The choice is partly down to systems matching, as always. But keep in mind a few Herron qualities that will make themselves known in any installation:

Sometimes still waters don't run deep (thank Jewel for proving that one), but in this case they do. The Herron combo's plain, me-too exterior conceals a wealth of good technical ideas and downright brilliant music-making: I cannot imagine a system that would shame them. As to value, I think Herron's pricing is pretty fair--especially in the case of the VTSP-1. It's instructive to compare the Herron combo with something like the Audio Note M2 (Vol.3, No.4), which sells for roughly the price of the Herron phono preamp alone, yet combines the functions of both pieces in one box.
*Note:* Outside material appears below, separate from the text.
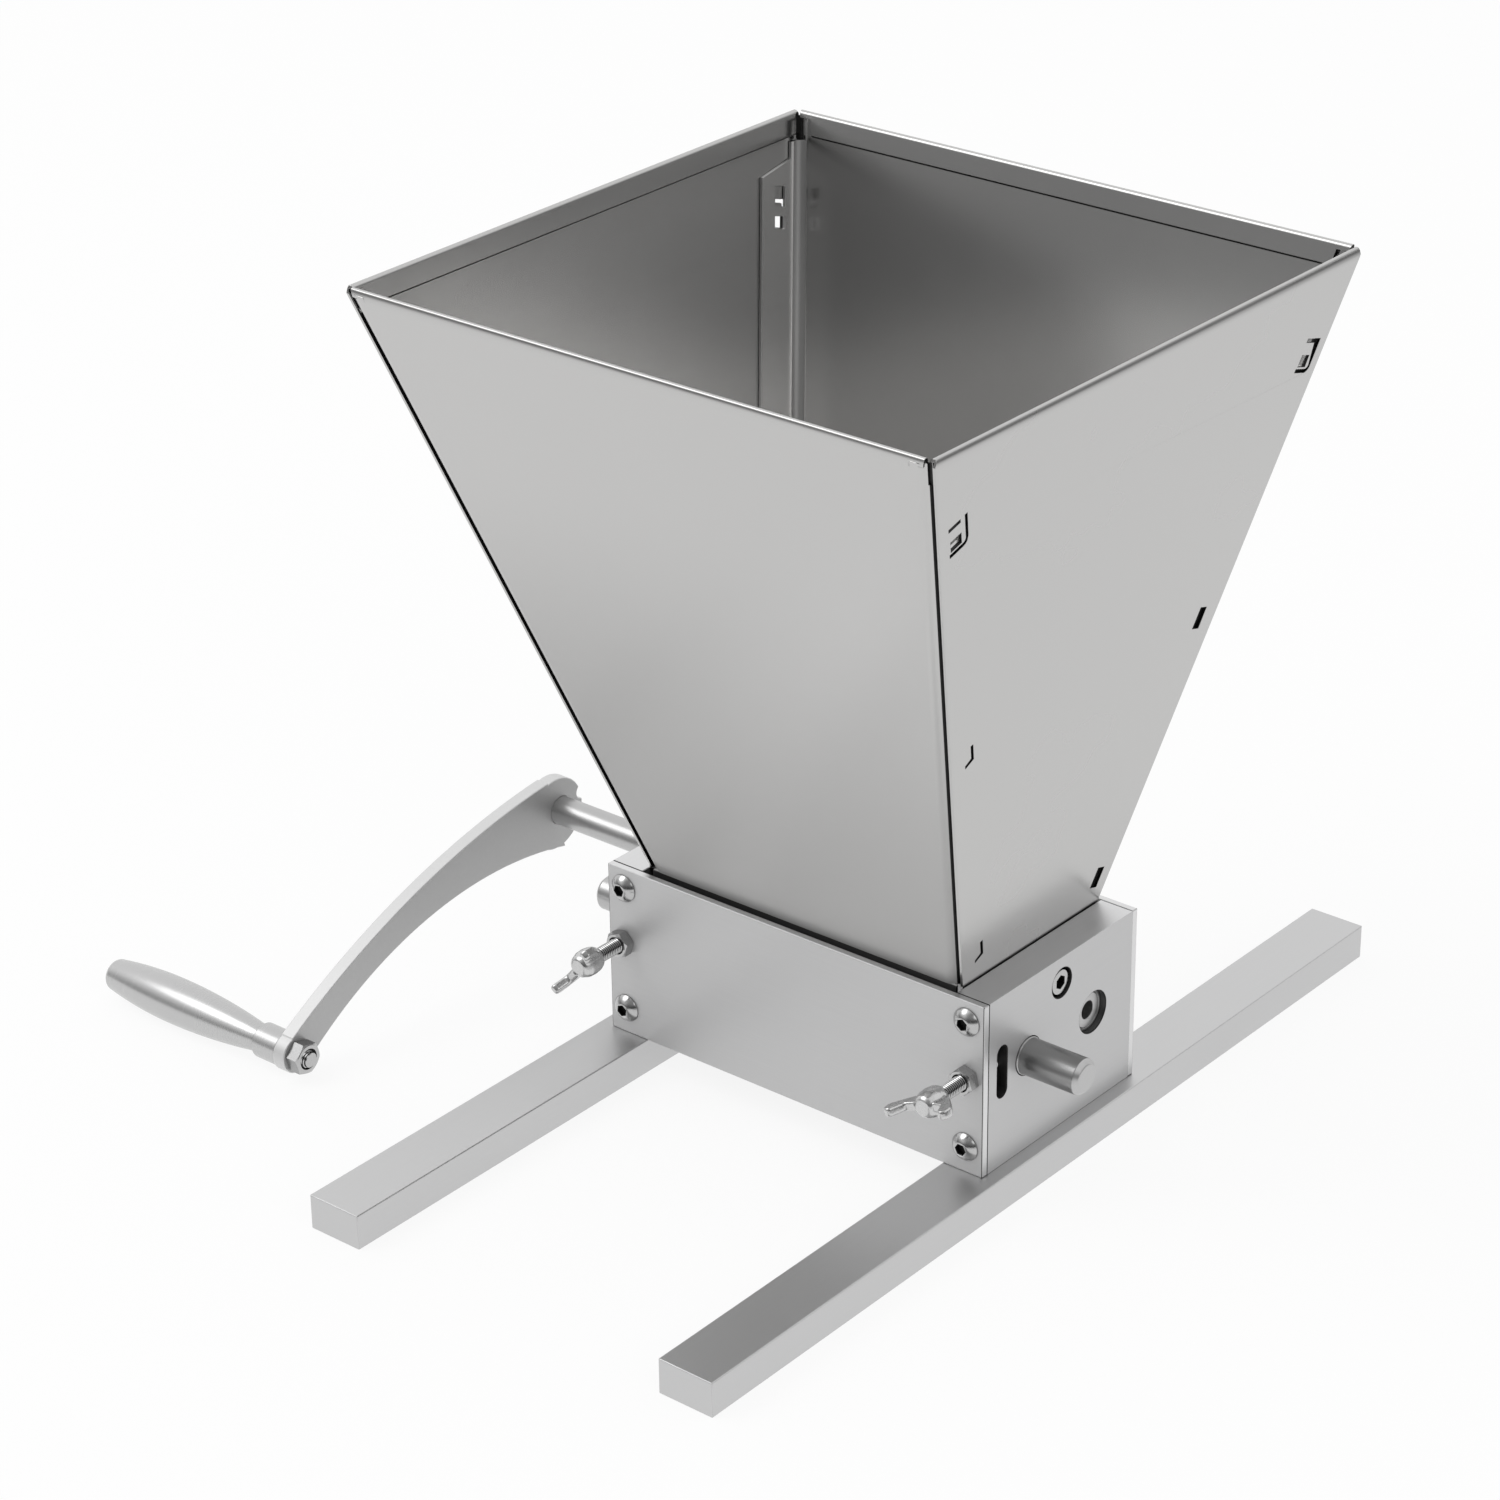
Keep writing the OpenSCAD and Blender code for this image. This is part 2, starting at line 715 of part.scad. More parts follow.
// Corner bend and flange at the plus X end of a front or back sheet, in the sheet's frame
edge_x = hop_x0 - (sheet + flange_gap) * slope(kx);
module corner_flange(k) {
    edge_way = unit([kx / slope(k), 1]);
    leg = [-edge_way[1], edge_way[0]];
    ns = unit([1, -kx / slope(k), kx * k / slope(k)]);
    fs = unit(cross([edge_way[0], edge_way[1], 0], ns));
    fl = fs[2] > 0 ? -fs : fs;
    theta = acos([leg[0], leg[1], 0] * fl);
    m = [[leg[0], 0, edge_way[0], edge_x], [leg[1], 0, edge_way[1], 0], [0, -1, 0, 0],
        [0, 0, 0, 1]];
    reach = 2 * hop_h;
    multmatrix(m) translate([0, 0, -reach]) linear_extrude(height = 2 * reach) face_section(theta);
}
module face_section(theta) {
    c = bend_r / sin(theta / 2) * [cos(theta / 2), sin(theta / 2)];
    edge = flange_w * [cos(theta), sin(theta)];
    leg_run = 5 * bend_r;
    polygon(concat([[leg_run, 0]], arc(c, bend_r, 270, theta + 90, bend_steps),
        [edge, edge + sheet * [sin(theta), -cos(theta)]],
        arc(c, bend_r - sheet, theta + 90, 270, bend_steps), [[leg_run, sheet]]));
}

// Upright outline, given as distances out from the foot and heights, as a side view of the sheet
module face_view(k, points) {
    polygon([for (p = points) turned(p, -atan(k))]);
}

// Front or back sheet, built facing minus Y: lean k, foot y0, lip length. The bend runs up to the
// rim, and the flange ends below it.
module facing_sheet(k, y0, lip, rear) {
    up = slope(k);
    top_h = hop_h + over;
    flat_h = hop_h - 2 * hem_h;
    step_h = hop_h - flange_drop;
    clear_h = hop_h - hem_h - over;
    low_h = hop_h - rim_round - fold_r;
    drop_h = hop_h - rim_drop;
    lap_h = drop_h - sheet;
    far = 2 * hop_h;
    step_w = k * step_h - bend_r - bend_tail;
    lip_x = in_x - lip_in;
    flat_x = edge_x - 3 * bend_r;
    leg_x = edge_x - 1.3 * bend_r;
    lap_x = leg_x - bend_tail;
    hem_x = hop_rim_x - fold_r - hem_in - kx * hop_h;
    bend_x = hem_x + bend_tail;
    on_face(k, y0) {
        intersection() {
            face_run(-hop_rim_x, hop_rim_x) polygon(sheet_points(k, lip));
            face_cut() for (s = [0, 1]) mirror([s, 0]) polygon([[0, -lip - over],
                [lip_x, -lip - over], [lip_x, 0], [flat_x, 0], [flat_x + kx * flat_h, flat_h * up],
                [leg_x + kx * flat_h, flat_h * up], [leg_x + kx * lap_h, lap_h * up],
                [hem_x + kx * lap_h, lap_h * up], [hem_x + kx * top_h, top_h * up],
                [0, top_h * up]]);
        }
        for (s = [0, 1]) mirror([s, 0, 0]) difference() {
            intersection() {
                corner_flange(k);
                face_run(0, hop_rim_x) face_view(k, [[far, 0], [-far, 0],
                    [-far, step_h - (far + step_w) * flange_slant / flange_w], [step_w, step_h],
                    [step_w + k * (clear_h - step_h), clear_h], [k * clear_h - corner_keep, clear_h],
                    [k * top_h - corner_keep, top_h], [far, top_h]]);
                face_cut() polygon([[0, -over], [far, -over], [far, fall_h * up],
                    [edge_x + kx * fall_h, fall_h * up], [bend_x + kx * drop_h, drop_h * up],
                    [lap_x + kx * drop_h, drop_h * up], [lap_x + kx * low_h, low_h * up],
                    [0, low_h * up]]);
            }
            // Windows in the flange: one in line with the side sheet's, one above it
            for (w = [[window_up, window_h], [flange_window_up, flange_window_h]])
                face_run(hop_x0, hop_rim_x) face_view(k, latch_points(k, rear,
                    box_points(window_in, w[0], window_w, w[1])));
        }
    }
}

module hopper_front() {
    color("silver") facing_sheet(kf, hop_front0, front_lip, false);
}
module hopper_back() {
    color("silver") mirror([0, 1, 0]) facing_sheet(kb, hop_back0, back_lip, true);
}

// Latch cuts at one edge of a side sheet whose edge leans by k. x runs in from the edge, y up.
// Point given as [in from a sheet's leaning edge, up along it], as [out from the foot, height]
function edge_point(k, p) = let (a = atan(k))
    [p[1] * sin(a) - p[0] * cos(a), p[1] * cos(a) + p[0] * sin(a)];
// Latch outline at its height on an edge that leans by k, turned to face inwards on the rear edge
function latch_points(k, rear, points) = let (up = hop_h * slope(k) - latch_drop)
    [for (p = points) edge_point(k, [rear ? latch_turn - p[0] : p[0], up + p[1]])];
function box_points(x, y, w, h) = [[x, y], [x + w, y], [x + w, y + h], [x, y + h]];

module edge_cut(points) {
    polygon([for (p = points) [-p[0], p[1]]]);
}
module latch_cuts(k, rear) {
    far = latch_in + latch_w;
    c = [far - latch_r, latch_r];
    pry = rear ? latch_pry : 0;
    edge_cut(latch_points(k, rear, concat([[latch_in, 0]], arc(c, latch_r, 270, 360, bend_steps),
        [[far, latch_h], [far - cut_w - pry, latch_h]],
        arc(c, latch_r - cut_w, 360, 270, bend_steps), [[latch_in, cut_w]])));
    edge_cut(latch_points(k, rear, box_points(latch_in, slit_up, slit_w, cut_w)));
    edge_cut(latch_points(k, rear, box_points(window_in, window_up, window_w, window_h)));
    edge = catch_in + catch_w;
    hook = [[catch_in, 0], [edge, catch_jog], [edge, catch_h], [edge - cut_w, catch_h],
        [edge - cut_w, catch_jog + cut_w], [catch_in, cut_w]];
    for (i = [0, 1]) {
        outline = rear ? box_points(opening_in[i], 0, catch_w, catch_h) : hook;
        edge_cut([for (p = outline) edge_point(k, [p[0], catch_up[i] + p[1]])]);
    }
}

// Right side sheet, mirrored for the left
module side_sheet() {
    reach = hop_rim_front + over;
    foot_y = [edge_back - hop_front0, hop_back0 - edge_back];
    lip_y = [foot_y[0] + lip_in, foot_y[1] - lip_in];
    top_y = [foot_y[0] - kf * hop_h, foot_y[1] + kb * hop_h];
    fall_y = [foot_y[0] - kf * fall_h, foot_y[1] + kb * fall_h];
    hem_y = corner_keep + hem_space;
    top_h = hop_h + over;
    lean = atan(kx);
    difference() {
        intersection() {
            translate([hop_x0, reach, hop_z]) rotate([90, 0, 0]) linear_extrude(height = 2 * reach)
                polygon([for (p = sheet_points(kx, seat_h)) turned(p, lean)]);
            translate([0, 0, hop_z]) rotate([90, 0, 90]) linear_extrude(height = hop_rim_x + over)
                difference() {
                    polygon([[lip_y[0], -seat_h - over], [lip_y[1], -seat_h - over], [lip_y[1], 0],
                        [foot_y[1], 0], [fall_y[1], fall_h], [top_y[1] - rim_clip, hop_h + over],
                        [top_y[0] + rim_clip, hop_h + over], [fall_y[0], fall_h], [foot_y[0], 0],
                        [lip_y[0], 0]]);
                    translate([-hop_front0, 0]) latch_cuts(kf, false);
                    translate([hop_back0, 0]) mirror([1, 0]) latch_cuts(kb, true);
                }
        }
        // The hem ends short of the corners, along the front and back sheets
        intersection() {
            translate([hop_x0, reach, hop_z]) rotate([90, 0, 0]) linear_extrude(height = 2 * reach)
                rotate([0, 0, -lean]) hem_cut(kx);
            translate([0, 0, hop_z]) rotate([90, 0, 90]) linear_extrude(height = hop_rim_x + over) {
                polygon([[-reach, 0], [hem_y - hop_front0, 0],
                    [hem_y - hop_front0 - kf * top_h, top_h], [-reach, top_h]]);
                polygon([[reach, 0], [hop_back0 - hem_y, 0],
                    [hop_back0 - hem_y + kb * top_h, top_h], [reach, top_h]]);
            }
        }
    }
}
module hopper_right() {
    color("silver") side_sheet();
}
module hopper_left() {
    color("silver") mirror([1, 0, 0]) side_sheet();
}

left_bar();
right_bar();
bar_screws();
left_block();
right_block();
front_plate();
back_plate();
front_plate_screws();
back_plate_screws();
clamp_nuts();
tie_rod();
tie_rod_screws();
rear_bushes();
drive_shaft();
drive_roller();
crank_arm();
arm_set_screw();
grip_bolt();
grip_nut();
grip_collar();
grip();
front_axle();
idler_roller();
idler_bushes();
left_pad();
right_pad();
left_wing_screw();
right_wing_screw();
hopper_front();
hopper_back();
hopper_left();
hopper_right();
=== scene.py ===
import math

import bmesh
import bpy
from bpy.props import FloatProperty, FloatVectorProperty, IntProperty, PointerProperty
from mathutils import Matrix, Vector


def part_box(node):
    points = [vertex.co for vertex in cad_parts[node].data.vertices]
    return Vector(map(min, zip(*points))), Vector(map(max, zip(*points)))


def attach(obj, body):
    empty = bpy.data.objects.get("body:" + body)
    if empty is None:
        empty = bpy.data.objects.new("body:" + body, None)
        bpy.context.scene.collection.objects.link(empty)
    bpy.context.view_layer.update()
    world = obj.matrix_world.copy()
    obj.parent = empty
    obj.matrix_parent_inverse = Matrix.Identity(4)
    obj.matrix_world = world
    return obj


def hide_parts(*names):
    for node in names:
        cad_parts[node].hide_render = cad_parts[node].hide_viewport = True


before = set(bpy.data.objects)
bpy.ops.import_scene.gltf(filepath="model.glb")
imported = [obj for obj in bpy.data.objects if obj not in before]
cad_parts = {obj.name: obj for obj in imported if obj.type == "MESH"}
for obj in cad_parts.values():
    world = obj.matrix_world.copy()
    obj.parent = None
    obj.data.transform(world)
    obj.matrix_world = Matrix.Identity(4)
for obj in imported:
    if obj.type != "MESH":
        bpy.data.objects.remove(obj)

bl_info = {
    "name": "Malt mill",
    "version": (1, 0, 0),
    "blender": (4, 5, 0),
    "location": "3D View > Sidebar > Malt mill",
    "description": "Dresses a hand cranked malt mill with finishes, screws, threads and knurled rollers",
    "category": "Object",
}


def measure(name, description, default):
    """A length that a user may change, in metres."""
    return FloatProperty(name=name, description=description, default=default, unit="LENGTH")


def span(name, description, default):
    """Two lengths that a user may change, in metres."""
    return FloatVectorProperty(
        name=name, description=description, default=default, size=2, unit="LENGTH")


def tint(name, description, default):
    """A base colour that a user may change."""
    return FloatVectorProperty(
        name=name, description=description, default=default, size=3, subtype="COLOR")


class MillSizes(bpy.types.PropertyGroup):
    """Sizes of the small forms that the mill's pieces carry"""

    edge: measure("Milled edge", "Bevel on the edges of the milled blocks, bars and plates", 0.0003)
    sheet_edge: measure("Sheet edge", "Bevel on the cut edges of the hopper's sheets", 0.00012)
    shaft_edge: measure("Shaft edge", "Bevel on the edges of the shafts", 0.00025)
    small_edge: measure("Small edge", "Bevel on the edges of bushes, pads and the set screw", 0.0002)
    collar_edge: measure("Collar edge", "Bevel on the edges of the grip's collar", 0.0004)
    button_width: measure("Button head width", "Diameter of a plate screw's head", 0.0095)
    button_height: measure("Button head height", "Height of a plate screw's head", 0.00275)
    button_key: measure("Button head key", "Width across flats of a plate screw's socket", 0.0033)
    cap_width: measure("Cap head width", "Diameter of a tie rod or bar screw's head", 0.0085)
    cap_height: measure("Cap head height", "Height of a tie rod or bar screw's head", 0.005)
    cap_key: measure("Cap head key", "Width across flats of a tie rod or bar screw's socket", 0.004)
    shank: measure("Screw shank", "Diameter of the plate, bar and wing screws", 0.005)
    pitch: measure("Thread pitch", "Distance between two turns of a wing screw's thread", 0.0008)
    nut_width: measure("Clamp nut width", "Width across flats of a clamp nut", 0.008)
    bolt_nut_width: measure("Grip nut width", "Width across flats of the nut behind the grip", 0.010)
    bolt: measure("Grip bolt", "Diameter of the bolt that carries the grip", 0.006)
    arm_angle: FloatProperty(
        name="Arm angle", description="Angle of the crank arm below the horizontal",
        default=math.radians(15.7), subtype="ANGLE")
    knurls: IntProperty(
        name="Knurls", description="Number of knurls round a roller", default=56, min=12)
    knurl_depth: measure("Knurl depth", "Depth of the knurled grooves", 0.00045)
    lens: FloatProperty(
        name="Lens", description="Focal length of the camera on a 36 mm sensor",
        default=103.04, unit="CAMERA")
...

The Audio Note is unassailably fun to listen to, though less "accurate" (the Herron combo is flatter in response, and in particular offers a more truthful proportion of bass frequencies to everything else, in contrast to the AN's larger than life bottom), and it isn't as quiet. The Herron combo is just as much fun, but more refined, as well--and better built, and a little easier to get the most from (love that polarity switch!).

Is it worth $6400 for the pair? Only you can answer that one--but rest assured, I've heard preamps that sell for more that don't give you half this much music. Lovely gear from a very nice company: highly recommended.